##### SUPPLIED MATERIAL #####

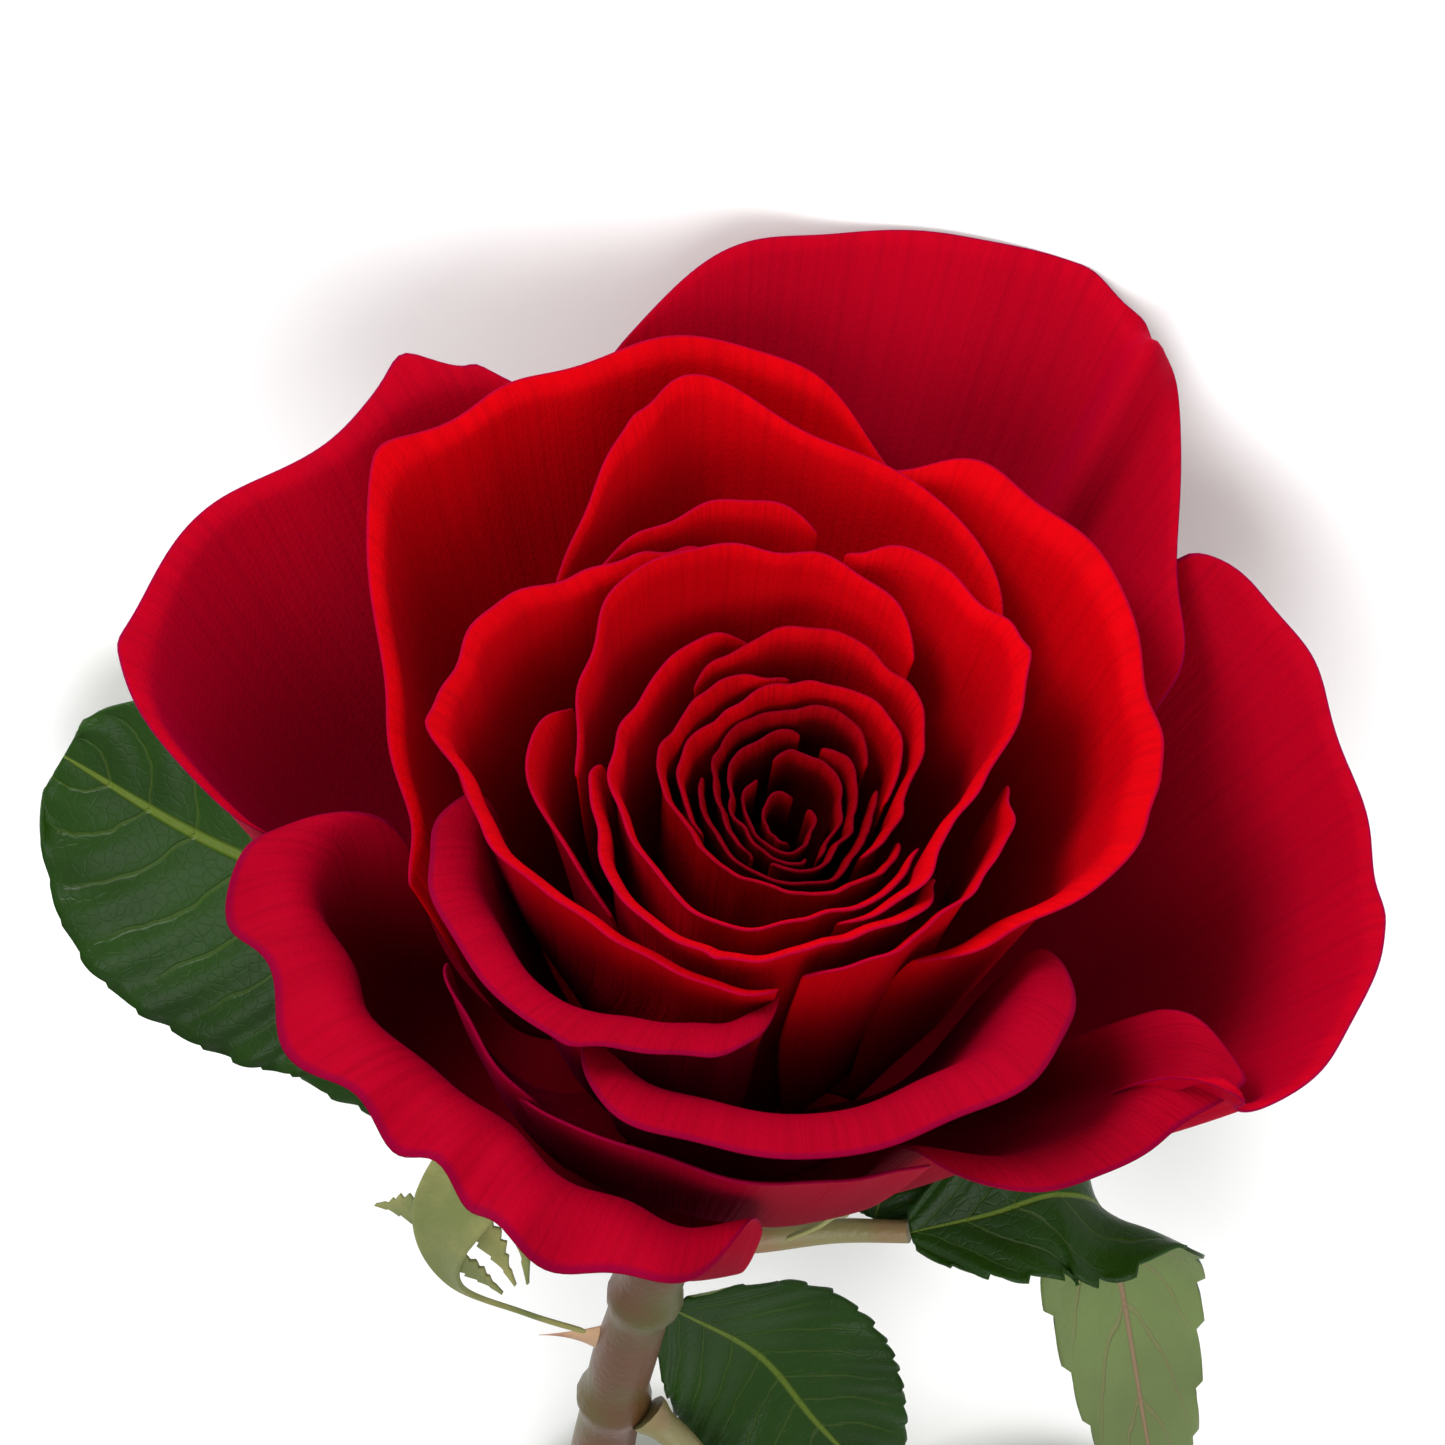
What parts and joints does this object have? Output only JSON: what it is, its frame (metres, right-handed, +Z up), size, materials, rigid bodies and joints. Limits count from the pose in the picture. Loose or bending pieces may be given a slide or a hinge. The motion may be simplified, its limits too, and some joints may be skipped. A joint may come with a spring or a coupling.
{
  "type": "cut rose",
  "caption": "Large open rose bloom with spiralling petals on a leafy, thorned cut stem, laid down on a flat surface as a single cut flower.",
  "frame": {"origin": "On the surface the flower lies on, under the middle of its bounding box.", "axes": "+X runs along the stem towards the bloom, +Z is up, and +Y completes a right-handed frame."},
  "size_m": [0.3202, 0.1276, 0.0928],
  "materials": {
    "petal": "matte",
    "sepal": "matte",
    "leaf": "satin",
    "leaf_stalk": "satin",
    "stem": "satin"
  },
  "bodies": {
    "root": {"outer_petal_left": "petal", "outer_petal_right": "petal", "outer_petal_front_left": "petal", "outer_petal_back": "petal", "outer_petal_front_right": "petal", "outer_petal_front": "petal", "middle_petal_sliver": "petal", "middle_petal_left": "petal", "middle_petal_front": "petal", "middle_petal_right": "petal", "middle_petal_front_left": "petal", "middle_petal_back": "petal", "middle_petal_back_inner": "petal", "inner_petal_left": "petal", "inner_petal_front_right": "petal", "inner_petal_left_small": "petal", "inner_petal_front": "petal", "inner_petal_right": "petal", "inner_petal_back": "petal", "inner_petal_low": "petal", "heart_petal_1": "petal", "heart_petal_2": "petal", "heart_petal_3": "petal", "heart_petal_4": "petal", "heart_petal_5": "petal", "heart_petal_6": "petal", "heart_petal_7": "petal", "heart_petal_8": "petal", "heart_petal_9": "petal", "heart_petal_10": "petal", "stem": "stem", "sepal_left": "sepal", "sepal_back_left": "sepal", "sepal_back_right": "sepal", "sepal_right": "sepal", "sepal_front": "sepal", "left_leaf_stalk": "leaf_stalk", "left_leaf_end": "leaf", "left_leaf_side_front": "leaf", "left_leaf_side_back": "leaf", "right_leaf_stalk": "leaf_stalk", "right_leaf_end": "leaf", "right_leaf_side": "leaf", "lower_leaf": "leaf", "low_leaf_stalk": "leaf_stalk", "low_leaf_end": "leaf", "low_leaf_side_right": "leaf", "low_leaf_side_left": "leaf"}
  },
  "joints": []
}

#####

Return each line of the data exactly as written above.

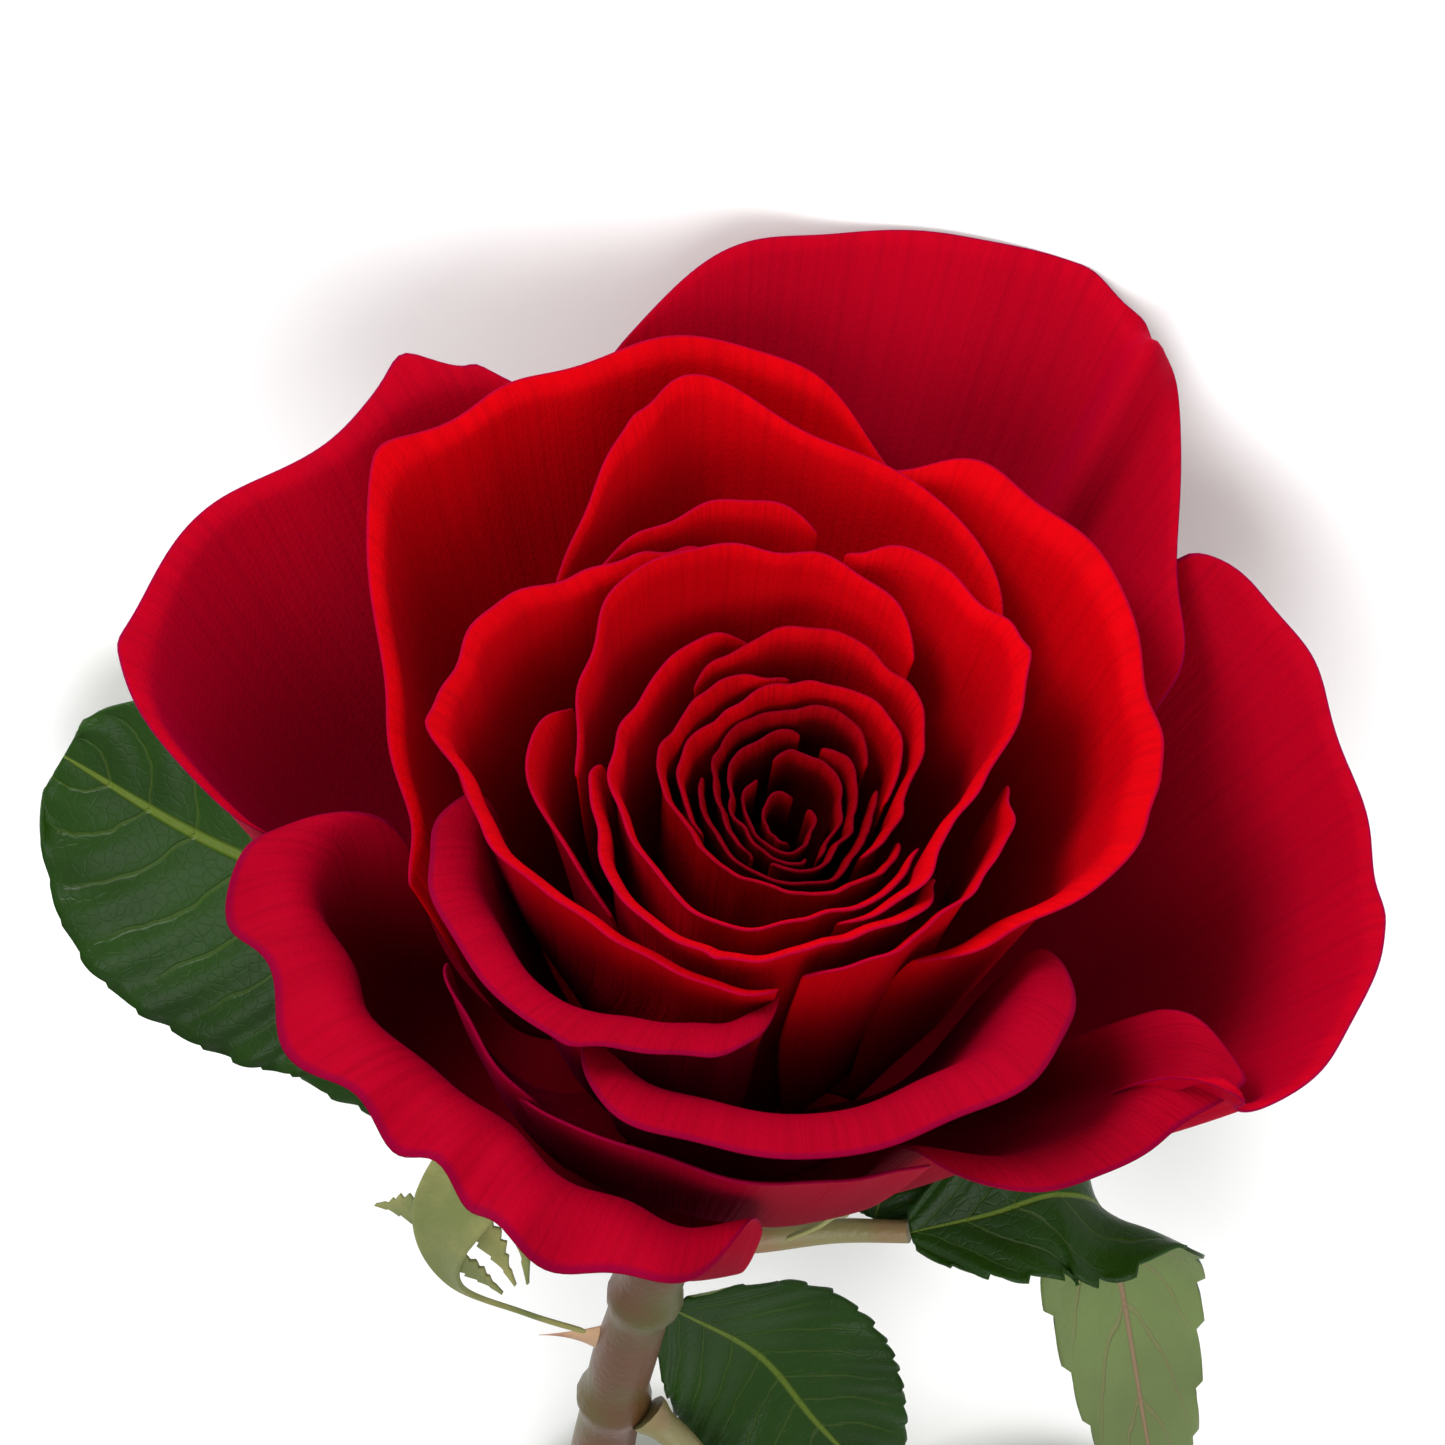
What parts and joints does this object have? Output only JSON: what it is, its frame (metres, right-handed, +Z up), size, materials, rigid bodies and joints. Limits count from the pose in the picture. Loose or bending pieces may be given a slide or a hinge. The motion may be simplified, its limits too, and some joints may be skipped. A joint may come with a spring or a coupling.
{
  "type": "cut rose",
  "caption": "Large open rose bloom with spiralling petals on a leafy, thorned cut stem, laid down on a flat surface as a single cut flower.",
  "frame": {"origin": "On the surface the flower lies on, under the middle of its bounding box.", "axes": "+X runs along the stem towards the bloom, +Z is up, and +Y completes a right-handed frame."},
  "size_m": [0.3202, 0.1276, 0.0928],
  "materials": {
    "petal": "matte",
    "sepal": "matte",
    "leaf": "satin",
    "leaf_stalk": "satin",
    "stem": "satin"
  },
  "bodies": {
    "root": {"outer_petal_left": "petal", "outer_petal_right": "petal", "outer_petal_front_left": "petal", "outer_petal_back": "petal", "outer_petal_front_right": "petal", "outer_petal_front": "petal", "middle_petal_sliver": "petal", "middle_petal_left": "petal", "middle_petal_front": "petal", "middle_petal_right": "petal", "middle_petal_front_left": "petal", "middle_petal_back": "petal", "middle_petal_back_inner": "petal", "inner_petal_left": "petal", "inner_petal_front_right": "petal", "inner_petal_left_small": "petal", "inner_petal_front": "petal", "inner_petal_right": "petal", "inner_petal_back": "petal", "inner_petal_low": "petal", "heart_petal_1": "petal", "heart_petal_2": "petal", "heart_petal_3": "petal", "heart_petal_4": "petal", "heart_petal_5": "petal", "heart_petal_6": "petal", "heart_petal_7": "petal", "heart_petal_8": "petal", "heart_petal_9": "petal", "heart_petal_10": "petal", "stem": "stem", "sepal_left": "sepal", "sepal_back_left": "sepal", "sepal_back_right": "sepal", "sepal_right": "sepal", "sepal_front": "sepal", "left_leaf_stalk": "leaf_stalk", "left_leaf_end": "leaf", "left_leaf_side_front": "leaf", "left_leaf_side_back": "leaf", "right_leaf_stalk": "leaf_stalk", "right_leaf_end": "leaf", "right_leaf_side": "leaf", "lower_leaf": "leaf", "low_leaf_stalk": "leaf_stalk", "low_leaf_end": "leaf", "low_leaf_side_right": "leaf", "low_leaf_side_left": "leaf"}
  },
  "joints": []
}